No questions at the border on our pets. We put both cats in a pet carrier that rode just behind our seats, the litter box elsewhere in the car easy to get out, and the dog on my lap. We carried the pet carrier and litter box into the hotels each night in secret but declared the dog since she's a yapper. She's so cute and little that hotel managers generally agree to let her stay if they see her, but she does have to have company or she yaps so we can't leave her alone.
A lot of Mexican hotels will not take pets--check their sites on the internet and ask ahead for your route. That problem is discussed several places on these forums so do a search on hotels and dogs. We took the route that let us stay in the U.S. the longest so we could use Motel 6s as long as possible, then crossed at Nuevo Laredo and tried to drive straight through to San Miguel in one day, 600 miles, to avoid the hotel-dog problem, but we did stay over in the Holiday Inn in San Luis Potosi, whose internet site says they do take dogs. Had to beg and cry and talk to the manager to actually get permission, however.

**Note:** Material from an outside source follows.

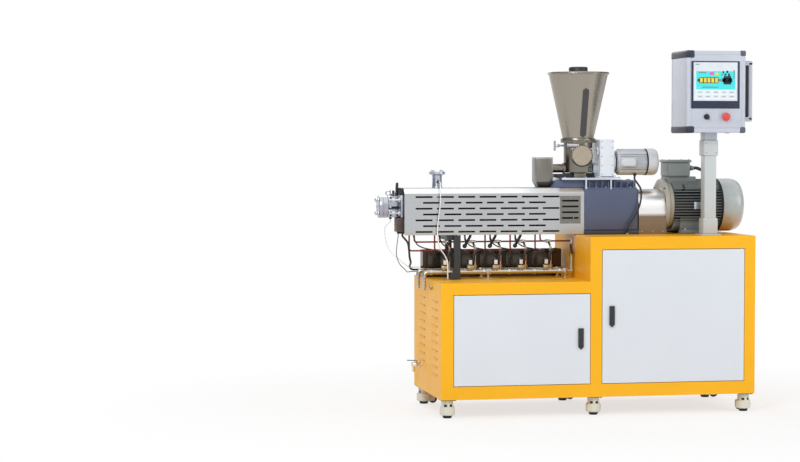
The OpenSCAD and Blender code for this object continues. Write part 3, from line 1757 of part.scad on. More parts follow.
module valve_lever() {
  z = pipe_z + riser_h * riser_lever_share;
  y = pipe_y - stand_foot_r - lever_gap;
  painted(black)
    translate([riser_x, y, z])
      rotate([0, -100, 0])
        union() {
        rod_y(lever_w / 2 + seat, lever_t, [0, -lever_t, 0]);
        block([0, -lever_t, -lever_w / 2], [lever_l, 0, lever_w / 2]);
      }
}

// Fittings on the left side: drain valve, plug and the cable glands on the deck
drain_y = 500;
drain_z = 209;
drain_r = 10;
drain_l = 46;
plug_y = 215;
plug_z = 610;
plug_r = 14;
plug_l = 12;
deck_gland_r = 9;
deck_gland_h = 8;
deck_gland_at = [[80, 228, low_h], [980, 242, high_h], [1390, 220, high_h]];
end_gland_at = [[490, 690], [505, 668], [520, 676]];
drain_stem_h = 16;

module fittings() {
  painted(brass) {
    rod_x(drain_r, drain_l, [-drain_l, drain_y, drain_z]);
    rod_z(drain_r * 0.8, drain_l * 0.8, [-drain_l + drain_r, drain_y, drain_z - drain_l * 0.8]);
    rod_z(drain_r * 0.5, drain_stem_h, [-drain_l / 2, drain_y, drain_z]);
    hex_x(plug_r, plug_l, [-plug_l, plug_y, plug_z]);
    for (at = deck_gland_at)
      rod_z(deck_gland_r, deck_gland_h, at);
    for (at = end_gland_at)
      rod_x(head_gland_r, deck_gland_h, [trough_in - deck_gland_h, at[0], at[1]]);
  }
}

module drain_lever() {
  z = drain_z + drain_stem_h + lever_gap;
  painted(black)
    translate([-drain_l / 2, drain_y, z])
      rotate([0, 0, 150])
        block([-lever_w / 2, -lever_w / 2, 0], [lever_l, lever_w / 2, lever_t]);
}

// Wiring trough: an open stainless tray along the rear of the low deck
trough_y = 475;
trough_w = 60;
trough_h = 134;
trough_t = 1.5;
trough_in = 6;

module wiring_trough() {
  painted(steel)
    difference() {
      block([trough_in, trough_y, low_h],
        [low_l - 3 * trough_in, trough_y + trough_w, low_h + trough_h]);
      block([trough_in + trough_t, trough_y + trough_t, low_h + trough_t],
        [low_l - 3 * trough_in - trough_t, trough_y + trough_w - trough_t,
        low_h + trough_h + over]);
    }
}

// Loose cables: each a swept tube between two gland faces
vent_cable_r = 3;
vent_cable = [[54, 321.5, 1111], [54, 290, 1111], [52, 262, 1098], [49, 250, 1060], [46, 248, 992],
  [38, 248, 930], [34, 248, 882], [36, 248, 831], [49, 248, 790], [68, 244, 760], [79, 234, 732],
  [80, 228, 700], [80, 228, 649]];
die_cable_r = 1.75;
die_cable = [[-184, 318, 933], [-184, 318, 922], [-200, 310, 908], [-214, 304, 890],
  [-210, 300, 831], [-189, 300, 780],
  [-153, 300, 746], [-106, 310, 708], [-80, 370, 696], [-55, 450, 692], [-32, 486, 690], [-14, 490, 690],
  [-2, 490, 690]];
grey_cable_r = 2;
grey_cable = [[-146, 318, 863], [-146, 318, 848], [-158, 300, 770], [-143, 300, 719],
  [-112, 325, 690], [-85, 400, 672], [-60, 470, 669], [-34, 500, 668], [-14, 505, 668], [-2, 505, 668]];
heater_cable_r = 5;
heater_cable = [[-124, 318, 863], [-124, 318, 850], [-102, 304, 820], [-96, 300, 785],
  [-92, 306, 750], [-80, 340, 724], [-70, 400, 712], [-62, 450, 704], [-56, 490, 694],
  [-46, 513, 681], [-32, 520, 676], [-16, 520, 676], [-2, 520, 676]];
feeder_cable_r = 4.5;
feeder_cable = [[1043.5, 330, 1137], [1043.5, 330, 1122], [1047, 290, 1100], [1051, 254, 1076],
  [1051, 245, 1041], [1045, 245, 1002], [1030, 245, 965], [1008, 245, 930], [987, 243, 900],
  [980, 242, 880], [980, 242, 861]];
motor_cable_r = 8;
motor_cable = [[1345, 327.5, 1176.5], [1362, 327.5, 1176.5], [1382, 308, 1166], [1390, 262, 1146],
  [1390, 224, 1110], [1390, 214, 1070],
  [1390, 214, 930], [1390, 220, 890], [1390, 220, 861]];
valve_cable_r = 3;
valve_cable = [[0, 280, 742.1], [0, 280, 754], [-12, 283, 771], [-50, 292, 783], [-100, 297, 794],
  [-132, 300, 812], [-148, 305, 850], [-155, 320, 900], [-155, 330, 935], [-155, 330, 951]];

module cables() {
  painted(black) {
    tube(vent_cable, vent_cable_r, 8, [1, 0, 0]);
    tube(die_cable, die_cable_r, 8, [0, 1, 1]);
    tube(grey_cable, grey_cable_r, 8, [0, 1, 1]);
    tube(heater_cable, heater_cable_r, 10, [0, 1, 1]);
    tube(feeder_cable, feeder_cable_r, 10, [1, 0, 0]);
    tube(motor_cable, motor_cable_r, 12, [1, 0, 1]);
    for (i = [0 : valve_n - 1])
      translate([valve_first_x + i * valve_pitch, 0, 0])
        tube(valve_cable, valve_cable_r, 8, [1, 0, 0]);
  }
}

frame_tubes();
deck_plates();
cabinet_panels();
control_gear();
door_low();
door_high();
latch_low();
latch_high();
caster_body_1();
caster_body_2();
caster_body_3();
caster_body_4();
caster_body_5();
caster_body_6();
caster_wheel_1();
caster_wheel_2();
caster_wheel_3();
caster_wheel_4();
caster_wheel_5();
caster_wheel_6();
levelling_feet();
barrel();
barrel_heaters();
barrel_cover();
screw_front();
screw_rear();
die_head();
die_bolts();
vent_stack();
barrel_support();
head_lever();
gearbox_housing();
coupling_guard();
motor_housing();
terminal_box();
fan_cowl();
motor_rotor();
feeder_stand();
feeder_body();
sight_glasses();
drop_box();
hopper();
hopper_lid();
gate_slide();
feed_screw();
feeder_gearbox();
feeder_motor();
screen_column();
screen_box();
touch_screen();
estop_button();
selector_knob();
water_pipes();
copper_lines();
solenoid_valves();
valve_lever();
fittings();
drain_lever();
wiring_trough();
cables();
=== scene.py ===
import bpy
import bmesh
import math
from mathutils import Matrix, Vector


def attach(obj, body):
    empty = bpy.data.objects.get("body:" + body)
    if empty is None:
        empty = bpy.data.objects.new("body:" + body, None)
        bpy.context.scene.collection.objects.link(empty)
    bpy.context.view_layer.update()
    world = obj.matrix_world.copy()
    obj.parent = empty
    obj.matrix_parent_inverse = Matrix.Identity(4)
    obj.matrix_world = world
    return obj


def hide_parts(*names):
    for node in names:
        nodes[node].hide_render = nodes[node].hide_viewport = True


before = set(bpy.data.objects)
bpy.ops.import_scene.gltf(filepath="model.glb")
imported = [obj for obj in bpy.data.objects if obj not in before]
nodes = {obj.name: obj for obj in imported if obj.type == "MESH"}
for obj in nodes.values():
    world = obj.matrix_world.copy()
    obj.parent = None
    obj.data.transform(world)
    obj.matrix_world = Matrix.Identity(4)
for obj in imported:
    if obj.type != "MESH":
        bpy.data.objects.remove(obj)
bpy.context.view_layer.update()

mm = 0.001
rowShift = Vector((-0.667, -0.32585, 0.0))   # cabinet's front left corner, as seen from the row's origin
lowDeck, highDeck = 641, 853
axisY, axisZ = 360, 993   # line of the barrel, the gearbox and the motor


def at(x, y, z):
    return Vector((x, y, z)) * mm + rowShift


def shade(code):
    values = [int(code[k:k + 2], 16) / 255 for k in (1, 3, 5)]
    return [v / 12.92 if v <= 0.04045 else ((v + 0.055) / 1.055) ** 2.4 for v in values] + [1.0]


def show(thing):
    bpy.context.scene.collection.objects.link(thing)
    return thing


# Camera, where the photograph was taken from
camera = dict(place=(-1964.2, -9438.4, 1285.2), tilt=87.637, turn=-10.609, lens=92.6, sensor=36, reach=100)
cameraData = bpy.data.cameras.new("camera")
cameraData.lens = camera["lens"]
cameraData.sensor_width = camera["sensor"]
cameraData.clip_end = camera["reach"]
cameraObject = show(bpy.data.objects.new("camera", cameraData))
cameraObject.location = at(*camera["place"])
cameraObject.rotation_euler = (math.radians(camera["tilt"]), 0, math.radians(camera["turn"]))
bpy.context.scene.camera = cameraObject
bpy.context.scene.view_settings.view_transform = "Standard"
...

Have heard stories that people have been kicked out of Mexican hotels in the middle of the night with no refund and nothing else open when their pets were discovered, but others here have said they've had no problems sneaking their pets in or getting permission. As I said, ours is a yapper.
Once we were here, most places took animals for long-term rentals. Mexican culture is around where the U.S. was in the 50s regarding animals--many people have no respect for them and mistreat them, while many people in the U.S. still mistreat animals as well, if you read the news. Lots of homeless dogs and cats around, and sometimes the dogs run in packs and can be dangerous, though I just heard of a woman in the states who was killed by loose dogs too.
We wouldn't let our dog run loose even in a penned area because of fear a street dog could jump in and kill her. Street dogs came into our courtyard and killed the Banty hen and nine chicks that we were enjoying running loose in our area. We keep a close rein on her when we walk her. We keep our cats inside--they've always been indoor cats--though we have friends who let their cats outside and probably have the same shortened life spans as U.S. cats.
I remember that outdoor pet cats live an average of three or four years, indoor/outdoor cats live around seven years, and indoor cats live something like 17 years. Probably about the same here.
We also feed a dozen feral cats and are taking them in to be neutered as soon as we can catch them--11 done so far, but some disappear, others show up. We share this job with our next-door neighbors who are from Canada.
In every area with a large number of gringos there is some sort of Society for the Protection of Animals by some name or other, which tries to educate people about respect for animals and which takes in strays and provides low-cost neutering, etc. They all need help and money--even with someone to socialize the new animals and walk and pet them. You 'd have lots of opportunities to help the cause.
What are your specific fears about your animals?